もっとも、これは学校法人と教授会との関係という私学に特有の分け方であり、国立大学も視野に
入れるとすれば、これを一部修正する必要があると思い、図表のような類型を考え、これを「4つの態様」として描いてみた。象限Cは教授会が強く、しかし教員の経営参画が弱い場合で、これを「伝統的教授会自治」型と名付けてみた。教授会を通じて権利や既得権は主張するが、自ら大学運営の責任を取ることに消極的な考えの教員が少なからずいることは、経験則からよく知られた事実である。しかし、変化する時代に対応できる大学経営のためには、教員の持てる能力つまり「教員力」をもっと高く評価し、象限Aのごとく、これを大学経営にも正当に活用することは急務であると私は考える。なぜなら高度な知識や専門家集団を扱う大学には、この専門と親和性を持つ教員管理職でないと収まらない問題が多数存在するからである。教授会云々とは別次元でこれを真剣に考えなければならない。このことは米国の大学経営体制を見ても明らかである。
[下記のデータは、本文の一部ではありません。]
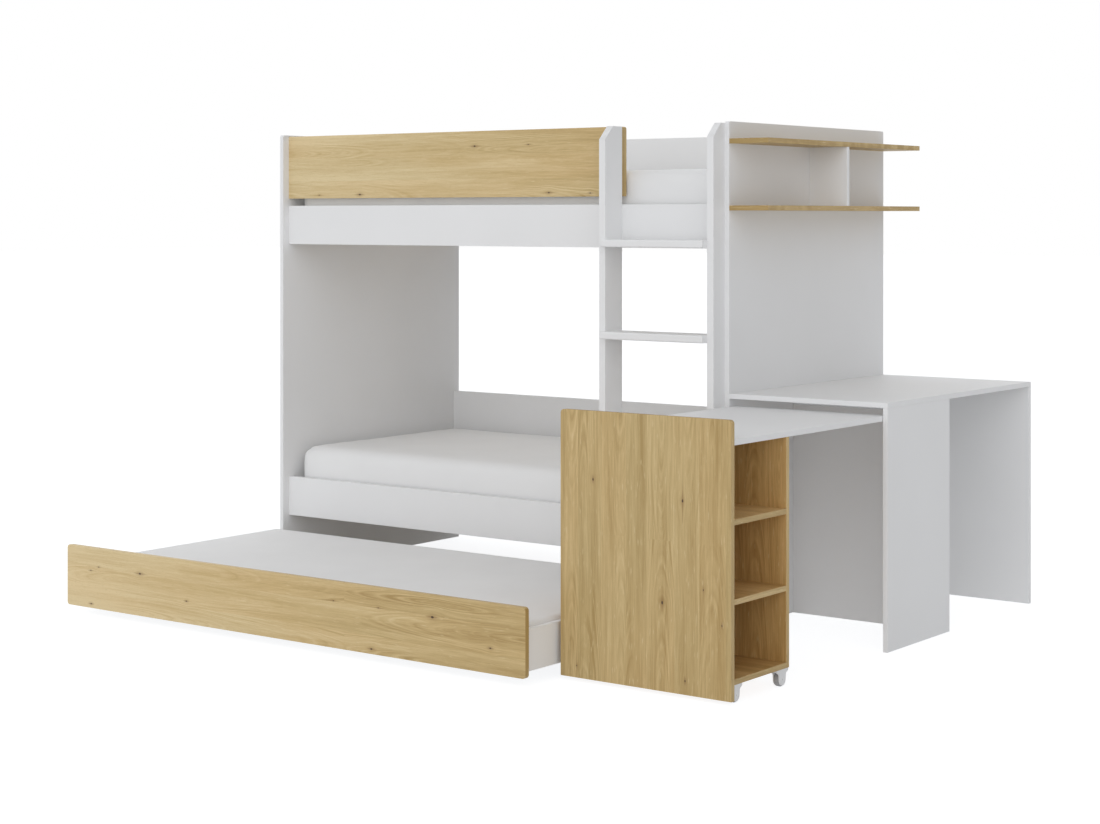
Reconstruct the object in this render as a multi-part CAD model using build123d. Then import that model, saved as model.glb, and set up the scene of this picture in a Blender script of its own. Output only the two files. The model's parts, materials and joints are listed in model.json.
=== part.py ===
from build123d import *
import os

os.makedirs("parts", exist_ok=True)

# All lengths are in millimetres.
# X runs along the bed towards the desks, Y towards the back and Z up.
# Positions are first counted from the front bottom corner of the left end panel.

# Laminated boards
BOARD = 16.0
THICK_BOARD = 25.0
BOARD_CORNER = 11.0

# Bed ends
BED_LENGTH = 1980.0
BED_DEPTH = 1038.0
END_HEIGHT = 1628.0
END_CORNER = 8.0

# Rails, guard board and back boards between the bed ends
RAIL_SETBACK = 30.0
RAIL_HEIGHT = 144.0
LOWER_RAIL_BOTTOM = 203.0
GUARD_BELOW_END_TOP = 5.0
GUARD_GAP = 27.0
GUARD_HEIGHT = 232.0
BACK_SETBACK = 18.0
LOWER_BACK_HEIGHT = 402.0

# Dowels that join the boards to the bed ends
DOWEL_DIAMETER = 8.0
DOWEL_FLUTES = 8
DOWEL_LENGTH = 34.0
DOWEL_CLEARANCE = 0.05
DOWEL_IN_END = 10.0
DOWEL_END_SLACK = 1.0
DOWEL_FROM_EDGE = 36.0

# Slatted bases
SLAT_COUNT = 13
SLAT_WIDTH = 70.0
SLAT_THICKNESS = 14.0
SLAT_TOP_OVER_RAIL_BOTTOM = 84.0
SLAT_SIDE_GAP = 2.0
SLAT_END_MARGIN = 30.0
BATTEN_DEPTH = 30.0
BATTEN_HEIGHT = 28.0
BATTEN_END_GAP = 12.0

# Bunk mattresses
MATTRESS_END_GAP = 24.0
MATTRESS_FRONT_GAP = 3.0
MATTRESS_BACK_GAP = 46.0
MATTRESS_THICKNESS = 176.0
MATTRESS_CROWN = 6.0
MATTRESS_EDGE = 55.0
MATTRESS_CORNER = 65.0
MATTRESS_FOOT_EDGE = 22.0
LENGTHWISE_CROWN = 1.0

# Ladder
LADDER_CLEAR_WIDTH = 396.0
POST_DEPTH = 98.0
POST_BOTTOM = 240.0
POST_CUT = 45.0
RUNG_THICKNESS = 25.0
RUNG_OVERHANG = 27.0
RUNG_BACK_INSET = 15.0
RUNG_SPACING = 302.0
TOP_RUNG_OVER_RAIL_BOTTOM = 28.0
RUNG_EDGE = 5.0

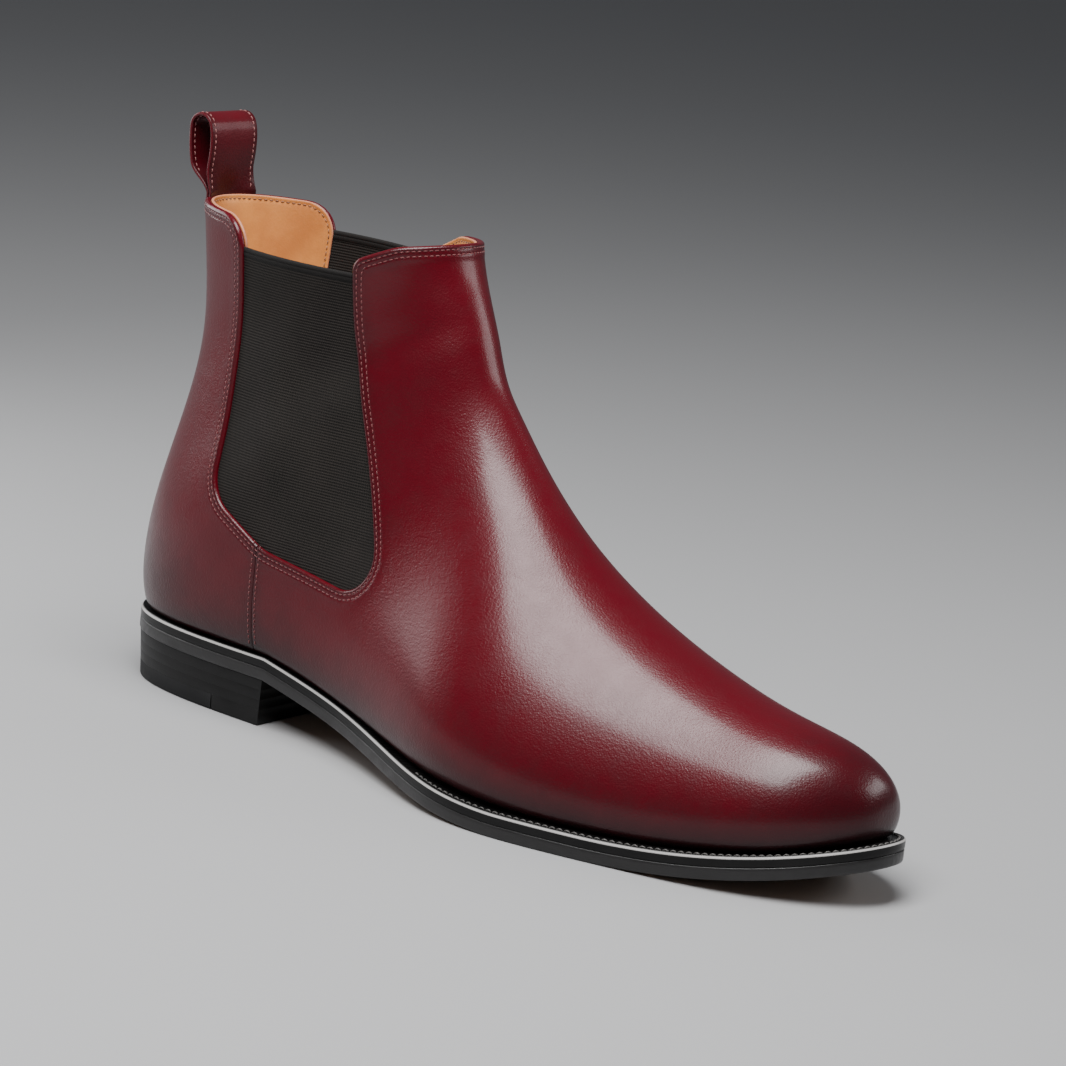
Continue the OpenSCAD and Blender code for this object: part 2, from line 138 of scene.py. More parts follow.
HEEL_FRONT, BALL_START, BALL_END, TOE_END = 76.0, 205.0, 235.0, 320.0
HEEL_H, TOE_SPRING, OUTSOLE_T, WELT_T, WELT_W = 17.5, 12.5, 4.5, 4.0, 11.0
FEATHER = OUTSOLE_T + WELT_T
BACK_TOP, GORE_TOP, SEAM_X, PUFF_X, FAR = 178.5, 168.0, 70.0, 266.0, 400.0
LEATHER_T, MIDDLE_IN, MIDDLE_OUT, LINING_IN, LINING_OUT = 1.4, 1.45, 2.40, 2.45, 3.35


def ground_gap(x):
    """Height of the sole's lower face: flat heel and ball, arched waist, lifted toe."""
    waist = HEEL_H * np.clip(1 - (x - HEEL_FRONT) / (BALL_START - HEEL_FRONT), 0, 1) ** 1.5
    toe = TOE_SPRING * np.clip((x - BALL_END) / (TOE_END - BALL_END), 0, 2) ** 2
    return np.where(x < HEEL_FRONT, HEEL_H, np.where(x < BALL_START, waist, toe))


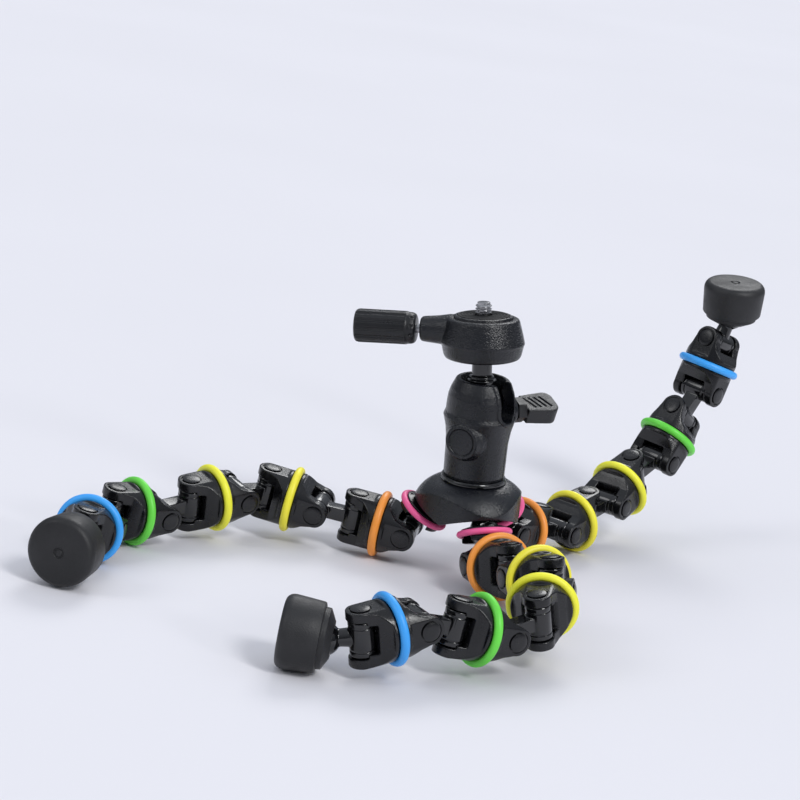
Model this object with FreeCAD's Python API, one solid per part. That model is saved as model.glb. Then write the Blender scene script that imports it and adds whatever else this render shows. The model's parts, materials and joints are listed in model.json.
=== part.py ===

ただし、現在多くの関係者が論じている将来のガバナンスの姿は、むしろ象限Dのような形が多いようである。これに対して象限Bは論外としても、象限Aのような姿を想像する者は意外に少ない。私としては、極端なAは別として、AとDとの適切なバランスの上に、学長のリーダーシップを支える新たな体制をつくること、そしてこれに必要な諸条件、諸環境を整えることが、これからの大学ガバナンス改革に必要なことだと思うのだが、いかがであろうか。